Enriched Grenvillian Lithospheric Mantle as a Consequence of Long-lived Subduction Beneath Laurentia
|Title||Enriched Grenvillian Lithospheric Mantle as a Consequence of Long-lived Subduction Beneath Laurentia|
|Publication Type||Journal Article|
|Year of Publication||2010|
|Authors||Chiarenzelli, JR, Lupulescu, MV, Cousens, B, Thern, E, Coffin, L, Regan, S|
|Keywords||Adirondack Lowlands, Geochemistry, geochronology, lithospheric mantle|
Geochemical and Nd isotopic data from mafic and newly discovered ultramafic rocks in the Adirondack Lowlands suggest widespread enrichment of the lithospheric mantle under the Grenville Province.

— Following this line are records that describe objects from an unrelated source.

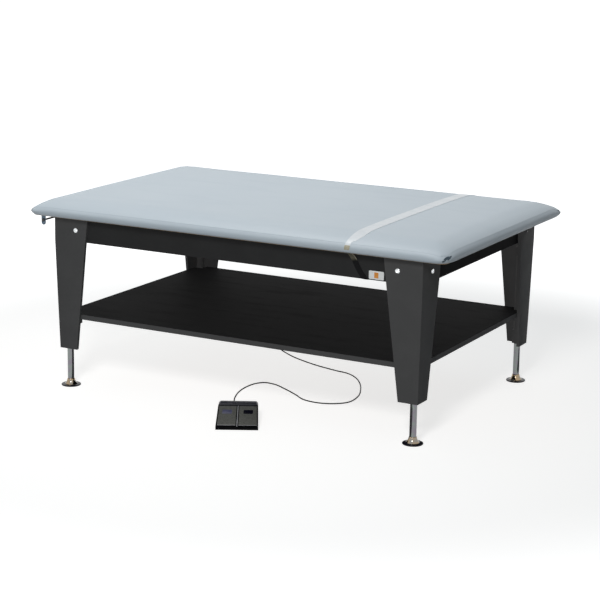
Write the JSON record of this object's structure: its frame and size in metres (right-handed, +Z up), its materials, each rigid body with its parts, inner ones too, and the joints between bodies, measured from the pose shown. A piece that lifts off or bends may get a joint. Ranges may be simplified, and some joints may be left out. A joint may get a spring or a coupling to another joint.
{
  "type": "treatment plinth",
  "caption": "Wide powered treatment plinth: vinyl pad on a black board frame, low shelf, lift columns with levelling feet and a twin-pedal foot switch.",
  "frame": {"origin": "on the floor, at the middle of the plan of the pad and the foot switch together", "axes": "+X towards the foot end, where the band goes over the pad; -Y towards the front, where the foot switch lies; +Z up"},
  "size_m": [1.93, 1.3788, 0.8125],
  "materials": {
    "vinyl": "satin",
    "laminate": "satin",
    "deck_ply": "matte",
    "chrome": "polished",
    "black_steel": "satin",
    "cast_alloy": "matte",
    "black_plastic": "matte",
    "pedal_plastic": "matte",
    "hose_rubber": "matte",
    "band": "satin",
    "elastic": "matte",
    "label": "satin",
    "bracket_steel": "satin"
  },
  "bodies": {
    "root": {"lift_rod_front_left": "chrome", "foot_hub_front_left": "chrome", "pedal_base": "black_plastic", "pedal_rear_cover": "black_plastic", "pedal_pin": "chrome", "microswitch_left": "black_plastic", "microswitch_right": "black_plastic", "pedal_cord": "hose_rubber", "pedal_cord_relief": "hose_rubber"},
    "foot_front_right": {"lift_rod_front_right": "chrome", "foot_hub_front_right": "chrome"},
    "foot_rear_right": {"lift_rod_rear_right": "chrome", "foot_hub_rear_right": "chrome"},
    "foot_rear_left": {"lift_rod_rear_left": "chrome", "foot_hub_rear_left": "chrome"},
    "glide_front_left": {"foot_glide_front_left": "black_plastic"},
    "glide_front_right": {"foot_glide_front_right": "black_plastic"},
    "glide_rear_right": {"foot_glide_rear_right": "black_plastic"},
    "glide_rear_left": {"foot_glide_rear_left": "black_plastic"},
    "pedal_left": {"pedal_left": "pedal_plastic"},
    "pedal_right": {"pedal_right": "pedal_plastic"},
    "roll_bar": {"roll_bar": "black_steel"},
    "frame": {"control_box": "black_plastic", "control_box_gland": "black_plastic", "cushion": "vinyl", "deck_board": "deck_ply", "label_plate": "label", "leg_bolt_front_left_end": "chrome", "leg_bolt_front_left_long": "chrome", "leg_bolt_front_right_end": "chrome", "leg_bolt_front_right_long": "chrome", "leg_bolt_rear_left_end": "chrome", "leg_bolt_rear_left_long": "chrome", "leg_bolt_rear_right_end": "chrome", "leg_bolt_rear_right_long": "chrome", "leg_front_left": "laminate", "leg_front_right": "laminate", "leg_rear_left": "laminate", "leg_rear_right": "laminate", "lift_cylinder_front_left": "black_steel", "lift_cylinder_front_right": "black_steel", "lift_cylinder_rear_left": "black_steel", "lift_cylinder_rear_right": "black_steel", "oil_hose_front_left": "hose_rubber", "oil_hose_front_right": "hose_rubber", "oil_hose_rear_left": "hose_rubber", "oil_hose_rear_right": "hose_rubber", "oil_tank": "black_plastic", "paper_strap": "band", "pump_block": "cast_alloy", "pump_motor": "black_steel", "rail_front": "laminate", "rail_left": "laminate", "rail_rear": "laminate", "rail_right": "laminate", "roll_bracket_front": "bracket_steel", "roll_bracket_rear": "bracket_steel", "shelf": "laminate", "strap_tail_front": "elastic", "strap_tail_rear": "elastic"}
  },
  "joints": [
    {"name": "lift", "type": "slide", "parent": "root", "child": "frame", "axis": [0, 0, 1], "range_m": [-0.134, 0.16], "deforming": ["pedal_cord"]},
    {"name": "lift_front_right", "type": "slide", "parent": "frame", "child": "foot_front_right", "axis": [0, 0, -1], "range_m": [-0.134, 0.16]},
    {"name": "lift_rear_right", "type": "slide", "parent": "frame", "child": "foot_rear_right", "axis": [0, 0, -1], "range_m": [-0.134, 0.16]},
    {"name": "lift_rear_left", "type": "slide", "parent": "frame", "child": "foot_rear_left", "axis": [0, 0, -1], "range_m": [-0.134, 0.16]},
    {"name": "level_front_left", "type": "slide", "parent": "root", "child": "glide_front_left", "axis": [0, 0, -1], "range_m": [0, 0.012]},
    {"name": "level_front_right", "type": "slide", "parent": "foot_front_right", "child": "glide_front_right", "axis": [0, 0, -1], "range_m": [0, 0.012]},
    {"name": "level_rear_right", "type": "slide", "parent": "foot_rear_right", "child": "glide_rear_right", "axis": [0, 0, -1], "range_m": [0, 0.012]},
    {"name": "level_rear_left", "type": "slide", "parent": "foot_rear_left", "child": "glide_rear_left", "axis": [0, 0, -1], "range_m": [0, 0.012]},
    {"name": "press_left", "type": "hinge", "parent": "root", "child": "pedal_left", "pos_m": [0.05431, -0.5034, 0.044], "axis": [0.8796, 0.4757, 0], "range_deg": [0, 1.4], "stiffness_Nm_per_rad": 2, "springref_deg": -5.73},
    {"name": "press_right", "type": "hinge", "parent": "root", "child": "pedal_right", "pos_m": [0.05431, -0.5034, 0.044], "axis": [0.8796, 0.4757, 0], "range_deg": [0, 1.4], "stiffness_Nm_per_rad": 2, "springref_deg": -5.73},
    {"name": "roll_turn", "type": "hinge", "parent": "frame", "child": "roll_bar", "pos_m": [-0.905, 0.07897, 0.716], "axis": [0, 1, 0], "continuous": true}
  ],
  "couplings": [
    {"joint": "lift_front_right", "follows": "lift", "ratio": 1},
    {"joint": "lift_rear_right", "follows": "lift", "ratio": 1},
    {"joint": "lift_rear_left", "follows": "lift", "ratio": 1}
  ]
}
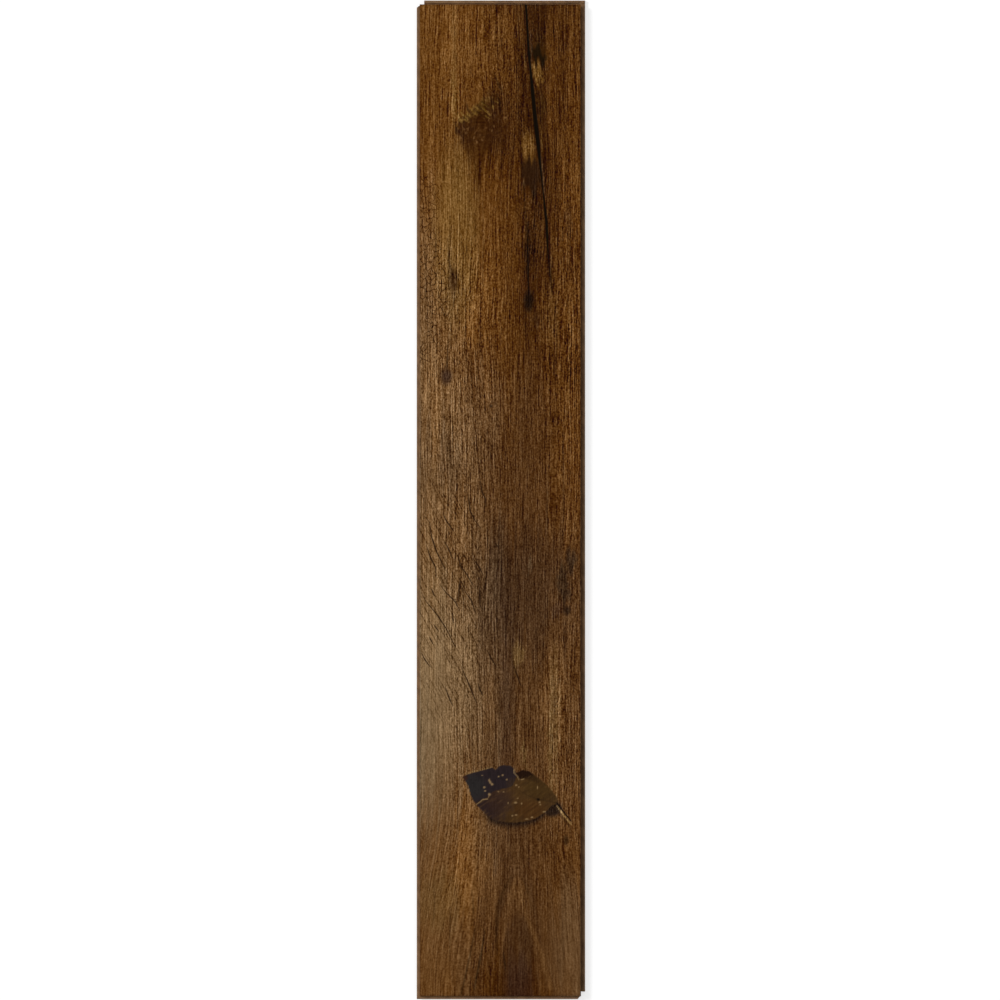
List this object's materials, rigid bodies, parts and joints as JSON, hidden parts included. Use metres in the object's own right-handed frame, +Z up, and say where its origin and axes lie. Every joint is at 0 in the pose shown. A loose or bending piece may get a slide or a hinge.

Incompatible element abundances and previously published Hf TDM (zircon) (depleted mantle model age) and Nd TDM ages from rocks of the anorthosite-mangerite-charnockite-granite suite in the Adirondack Highlands document similar enrichment in the lower crust and its strong influence on subsequent magmatic events throughout the Ontario-Quebec-Adirondack segment of the Grenville Province. Likely the consequence of long-lived (ca. 1.4–1.2 Ga) northwest-directed subduction along the southeast edge of Laurentia (previously proposed Andean margin), this enrichment is similar to that associated with the vast (>240,000 km2) ultrapotassic province of the western Churchill Province. Enrichment of the lithospheric mantle beneath orogenic belts is a predictable and important differentiation process that has operated on Earth for at least the past 3 b.y.